Factors c, e, f, g, h, j and L [of WIS. STAT. § 767.255] are relatively neutral in character and do not significantly affect the court’s decision. While a 50/50 division is normally the presumptive starting point for division of assets, deviation is appropriate under some circumstances. Here, this is a marriage of relatively short duration and respondent brought considerably more assets to the marriage than petitioner. A 50/50 division would be inequitable to him. However, it would also be inequitable to petitioner for her to leave this marriage with $25,000. While the initial contributions to the marital estate were different in size, they were like in kind — each contributed 100%, nothing was held back. The court can infer that each was investing their all in a joint economic future. Each worked to improve the value of the joint marital estate. Each worked, perhaps in different ways, to improve the rental properties. Each would expect a future income stream from them. Petitioner should not be cut off from this joint expectation.
Starting with a 50/50 distribution presumption, petitioner should receive less based on the short duration of the marriage and her lesser initial monetary contribution to the marital estate. However, this reduction should not be brought down to $25,000. Instead, the court needs to recognize the equal effort each brought to the marriage in improving and increasing the marital estate and that a property division award to petitioner will realize her expectation of a future income stream from the marital estate — recognizing the maintenance aspect a property division can sometimes have. In addition, the court concludes some recognition must be made of the increased costs and fees that petitioner incurred because of respondent’s [obstructive] actions in this matter. The court concludes that a property award to petitioner of $225,000.00 will properly recognize these concerns and factors and fairly represents the expectations of the parties going into the marriage and the economic realities of the divorce.

¶ 4 Gary appeared earlier in the proceedings with counsel, but appeared at his trial without representation. He contends that the court had an obligation to affirmatively determine if Gary’s waiver of counsel for the trial was knowing and voluntary. By not doing so, he contends, the court deprived him of his right to counsel. However, while the circuit court must affirmatively determine that a waiver of counsel is knowing and voluntary in criminal cases and commitment proceedings, Gary provides no authority for the proposition that the same rule applies in other civil cases, including divorce actions. The circuit court did nothing to prevent Gary from appearing with counsel and, therefore, Gary cannot meritoriously contend that the court deprived him of counsel.

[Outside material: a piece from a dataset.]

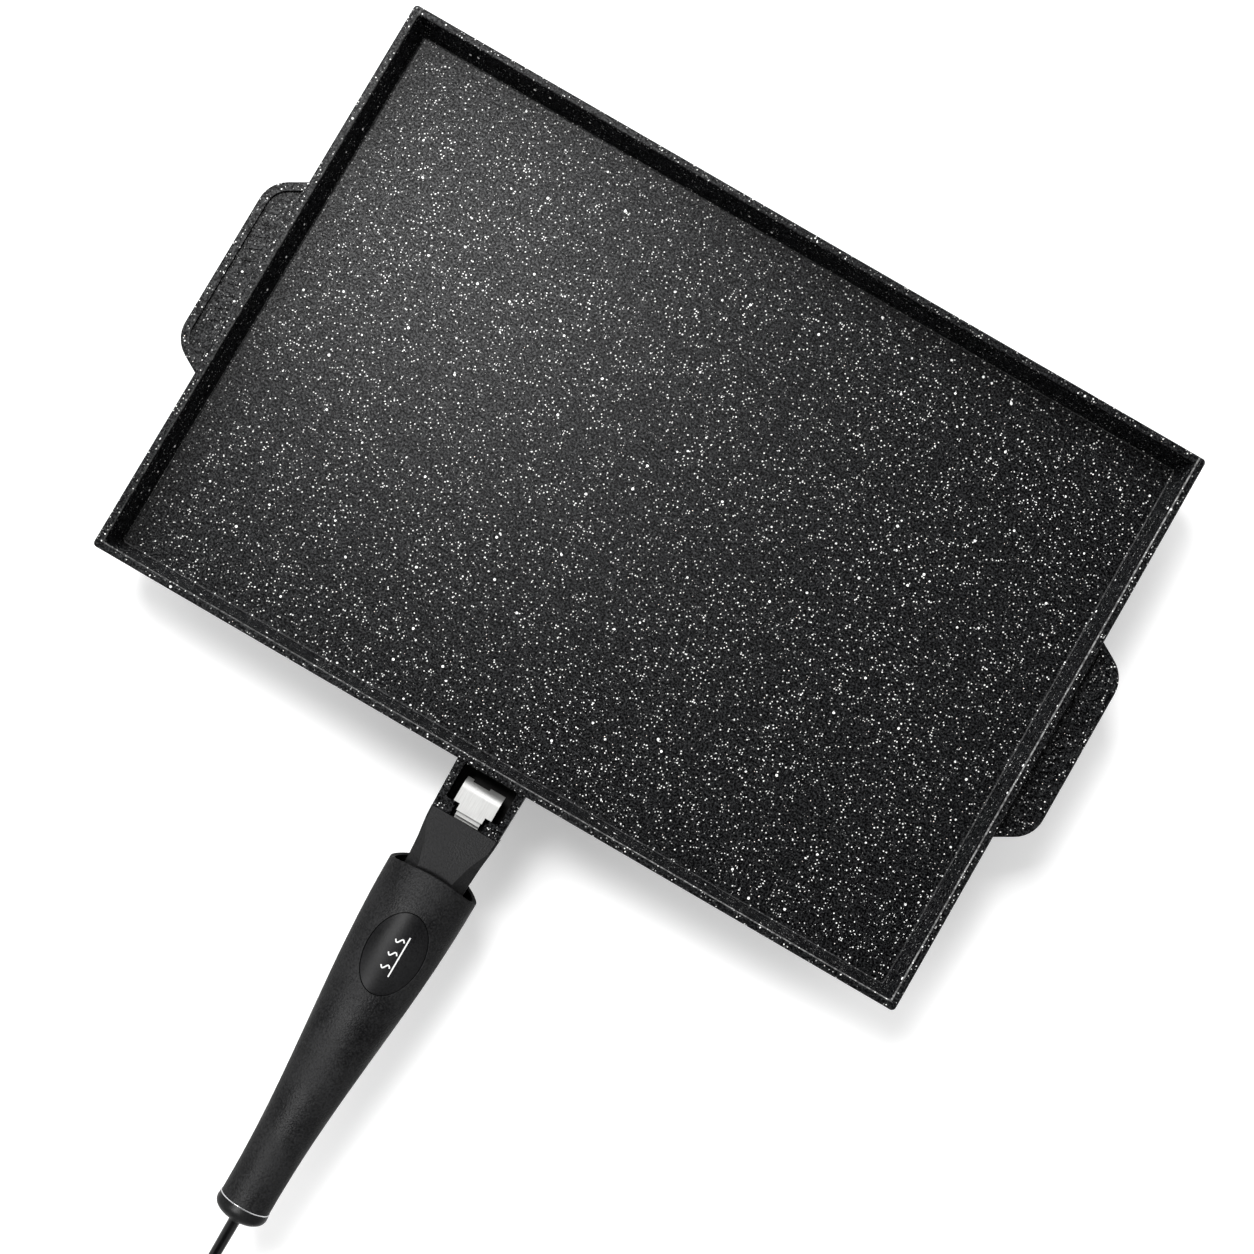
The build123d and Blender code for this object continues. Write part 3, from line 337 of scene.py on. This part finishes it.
# ---- Mains cord ----------------------------------------------------------------------------------
cord_diameter = 0.0048
grip_axis = 0.0365
relief_end = (0.0, -0.3862, grip_axis)
route = [
    relief_end,
    (0.0, -0.407, grip_axis),
    (0.001, -0.430, 0.028),
    (0.004, -0.451, 0.0135),
    (0.013, -0.468, 0.0036),
    (0.035, -0.480, 0.0025),
    (0.063, -0.474, 0.0026),
]
tail = [
    (0.110, -0.4744, 0.0096),
    (0.127, -0.4770, 0.0122),
    (0.143, -0.4812, 0.0122),
]
# Each turn keeps its own ring and layer, and moves over to the next one in its last quarter
coil_centre = (0.092, -0.438)
coil_mean = 5.5 * cord_diameter
coil_low = 0.0033
turns = 6
per_turn = 16
crossover = 0.25
layer_order = [(1, 0), (0, 0), (-1, 0), (-1, 1), (0, 1), (1, 1), (2, 1)]
# The spline runs inside its control points by this share of the radius
smoothing = (6 + 2 * math.cos(2 * math.pi / per_turn)) / 8
coil_points = []
for step in range(turns * per_turn + 1):
    turn, phase = divmod(step, per_turn)
    share = max(0.0, (phase - (1 - crossover) * per_turn) / (crossover * per_turn))
    (ring, layer), (next_ring, next_layer) = layer_order[turn], layer_order[min(turn + 1, turns)]
    lift = (1 - math.cos(math.pi * share)) / 2
    # Where the cord climbs to the upper layer it goes round the turn below
    bulge = 0.00176 * math.sin(math.pi * share) if layer != next_layer else 0.0
    radius = coil_mean + (ring + (next_ring - ring) * share) * cord_diameter - bulge
    height = coil_low + (layer + (next_layer - layer) * lift) * cord_diameter
    angle = 2 * math.pi * step / per_turn - math.pi / 2
    coil_points.append((coil_centre[0] + radius / smoothing * math.cos(angle),
                        coil_centre[1] + radius / smoothing * math.sin(angle), height))
cord_points = route + coil_points + tail

cord_curve = bpy.data.curves.new("mains_lead", "CURVE")
cord_curve.dimensions = "3D"
cord_curve.bevel_depth = cord_diameter / 2
cord_curve.bevel_resolution = 8
cord_curve.resolution_u = 8
spline = cord_curve.splines.new("NURBS")
spline.points.add(len(cord_points) - 1)
for point, place in zip(spline.points, cord_points):
    point.co = (*place, 1.0)
spline.order_u = 3
spline.use_endpoint_u = True
cord_curve.use_fill_caps = True
mains_lead = bpy.data.objects.new("mains_lead", cord_curve)
scene.collection.objects.link(mains_lead)
cord_curve.materials.append(cord_black)
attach(mains_lead, "control_handle")
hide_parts("mains_cord", "cord_coil")


# ---- Mark on the button --------------------------------------------------------------------------
def ribbon(name, lines, width, node_name, body, look):
    """Thin printed strokes laid on a CAD surface from above."""
    lift, ink_thickness, above_all = 0.00003, 0.00004, 0.5
    surface = BVHTree.FromPolygons([v.co.copy() for v in nodes[node_name].data.vertices],
                                   [tuple(p.vertices) for p in nodes[node_name].data.polygons])
    mesh = bmesh.new()
    for line in lines:
        pairs = []
        for i, (x, y) in enumerate(line):
            x0, y0 = line[max(i - 1, 0)]
            x1, y1 = line[min(i + 1, len(line) - 1)]
            way = Vector((x1 - x0, y1 - y0, 0)).normalized()
            across = Vector((-way.y, way.x, 0)) * width / 2
            pair = []
            for side in (-1, 1):
                at = Vector((x, y, above_all)) + across * side
                hit = surface.ray_cast(at, Vector((0, 0, -1)))[0]
                pair.append(mesh.verts.new((at.x, at.y, hit.z + lift)))
            pairs.append(pair)
        for (a, b), (c, d) in zip(pairs, pairs[1:]):
            mesh.faces.new((a, b, d, c))
    bmesh.ops.recalc_face_normals(mesh, faces=mesh.faces)
    data = bpy.data.meshes.new(name)
    mesh.to_mesh(data)
    mesh.free()
    made = bpy.data.objects.new(name, data)
    scene.collection.objects.link(made)
    data.materials.append(look)
    solid = made.modifiers.new("thickness", "SOLIDIFY")
    solid.thickness = ink_thickness
    solid.offset = -1.0
    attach(made, body)
    return made


print_white = textured("print_white", (0.74, 0.74, 0.73), (0.86, 0.86, 0.85), 1800.0, 0.5, 0.00001)
# A heating sign: a bar with three short waves beside it
mark_x, mark_y = 0.0024, -0.2293
stroke = 0.00062
bar_x, bar_half = mark_x + 0.0024, 0.0098
wave_x, wave_length, wave_height, wave_pitch = mark_x + 0.0012, 0.0042, 0.0011, 0.0064
along_stroke = [i / 24 for i in range(25)]
mark_lines = [[(bar_x, mark_y - bar_half + 2 * bar_half * t) for t in along_stroke]]
for centre in (mark_y - wave_pitch, mark_y, mark_y + wave_pitch):
    mark_lines.append([(wave_x - wave_length * t, centre + wave_height * math.sin(2 * math.pi * t))
                       for t in along_stroke])
ribbon("button_mark", mark_lines, stroke, "power_button", "button", print_white)


# ---- Springs -------------------------------------------------------------------------------------
def shorten(name):
    """Gives a coil spring a mesh of its own; its length is not changed here."""
    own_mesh(nodes[name])


shorten("collar_spring_left")
shorten("collar_spring_right")
shorten("button_spring")


# ---- Floor, light --------------------------------------------------------------------------------
floor_half, floor_drop = 4.0, 0.0002
floor_mesh = bpy.data.meshes.new("studio_floor")
floor_mesh.from_pydata([(x * floor_half, y * floor_half, 0) for x, y in ((-1, -1), (1, -1), (1, 1), (-1, 1))],
                       [], [(0, 1, 2, 3)])
floor = bpy.data.objects.new("studio_floor", floor_mesh)
floor.location = (0, 0, -floor_drop)
scene.collection.objects.link(floor)
pale, pale_tree, pale_shader, pale_place = start("studio_pale", specular=0.1, roughness=0.9)
pale_tone = noise(pale_tree, pale_place, 3.0, 2.0)
pale_tree.links.new(mix_colour(pale_tree, pale_tone, (0.90, 0.90, 0.90), (0.93, 0.93, 0.93)),
                    pale_shader.inputs["Base Color"])
pale_shader.inputs["Emission Color"].default_value = (1.0, 1.0, 1.0, 1.0)
pale_shader.inputs["Emission Strength"].default_value = 0.25
floor_mesh.materials.append(pale)


def area_light(name, place, aim, size, power):
    data = bpy.data.lights.new(name, "AREA")
    data.shape = "RECTANGLE"
    data.size, data.size_y = size
    data.energy = power
    made = bpy.data.objects.new(name, data)
    scene.collection.objects.link(made)
    made.location = place
    made.rotation_euler = (Vector(place) - Vector(aim)).to_track_quat("Z", "Y").to_euler()
    return made


def light_only(light, name, pieces):
    """Keep a light to the pieces given."""
    lit = bpy.data.collections.new(name)
    for piece in pieces:
        lit.objects.link(piece)
    light.light_linking.receiver_collection = lit


# The key lights everything but the pan, which has a lower, wider light of its own from the same side
pan = nodes["griddle_pan"]
key = area_light("key", (-0.75, 0.61, 1.78), (0, -0.05, 0), (0.8, 0.8), 38.0)
light_only(key, "key_lit", [made for made in scene.objects if made.type in ("MESH", "CURVE") and made != pan])
pan_key = area_light("pan_key", (-1.35, 1.0, 1.35), (0, 0, floor_height), (1.4, 1.4), 172.0)
light_only(pan_key, "pan_lit", [pan])
pan_key.visible_glossy = False
# The coating's sheen comes from a small, high light, so that its level faces don't mirror the wide one
sheen = area_light("sheen", (-0.29, 0.19, 0.8), (0, 0, floor_height), (0.2, 0.2), 5.9)
light_only(sheen, "sheen_lit", [pan])
sheen.visible_diffuse = False
# A strip over the handle that gives its satin plastic one long highlight
strip = area_light("handle_strip", (-0.40, -0.60, 1.5), (0, -0.28, grip_axis), (0.36, 0.7), 84.0)
light_only(strip, "handle_lit", [nodes[name] for name in ("grip_sleeve", "power_button", "end_cap",
                                                          "lock_collar")])

world = bpy.data.worlds.new("studio")
scene.world = world
world.use_nodes = True
background = world.node_tree.nodes["Background"]
background.inputs["Color"].default_value = (1.0, 1.0, 1.0, 1.0)
# A bright surround with a dark ceiling above the object, dimmer on the shadow side
sky = node(world.node_tree, "TexCoord").outputs["Generated"]
height = node(world.node_tree, "SeparateXYZ", {0: sky}).outputs[2]
shadow_side = (0.52, -0.85, 0.0)
across = node(world.node_tree, "VectorMath", {0: sky, 1: shadow_side},
              operation="DOT_PRODUCT").outputs["Value"]
surround = ramp(world.node_tree, height, 0.60, 0.88, 1.62, 0.03)
glow = product(world.node_tree, surround, ramp(world.node_tree, across, -0.3, 0.7, 1.0, 0.70))
world.node_tree.links.new(glow, background.inputs["Strength"])
scene.view_settings.view_transform = "Standard"
scene.view_settings.look = "None"
scene.view_settings.exposure = 0.0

¶ 5 Gary next argues that the circuit court erred by awarding additional assets to Deborah because Gary’s obstructionist tactics caused her added legal expense. He contends that the court lacked authority to consider this a factor in the property division because the court may only award litigation expenses under WIS. STAT. § 767.262 (2003-04),[1] and only in a specific amount. However, by its express language § 767.262 applies only to litigation expense awards based on the parties’ financial resources. Section 767.262 does not control or limit the court’s authority to compensate a party for unnecessary litigation expenses. SeeOndrasek v. Ondrasek, 126 Wis. 2d 469, 484, 377 N.W.2d 190 (Ct.App. 1985) (court may compensate overtrial victim without considering parties’ financial resources).

¶ 6 Finally, Gary contends that Deborah’s property award was invalid and excessive because the court never determined the total value of the marital assets before awarding Deborah’s share. However, the total amount of the assets was never in dispute.[2] There was no need for the court to make an express finding on an undisputed matter. Implicit in its decision is the court’s acceptance and use of the only valuations in evidence See State v. Walstad, 119 Wis. 2d 483, 515, 351 N.W.2d 469 (1984) (we may infer implicit findings from the circuit court’s decision).

By the Court. — Judgment affirmed.

[1] All references to the Wisconsin Statutes are to the 2003-04 version unless otherwise noted.
[2] Evidence Deborah introduced at trial indicated assets worth approximately $850,000. In a pretrial filing Gary provided a roughly similar valuation.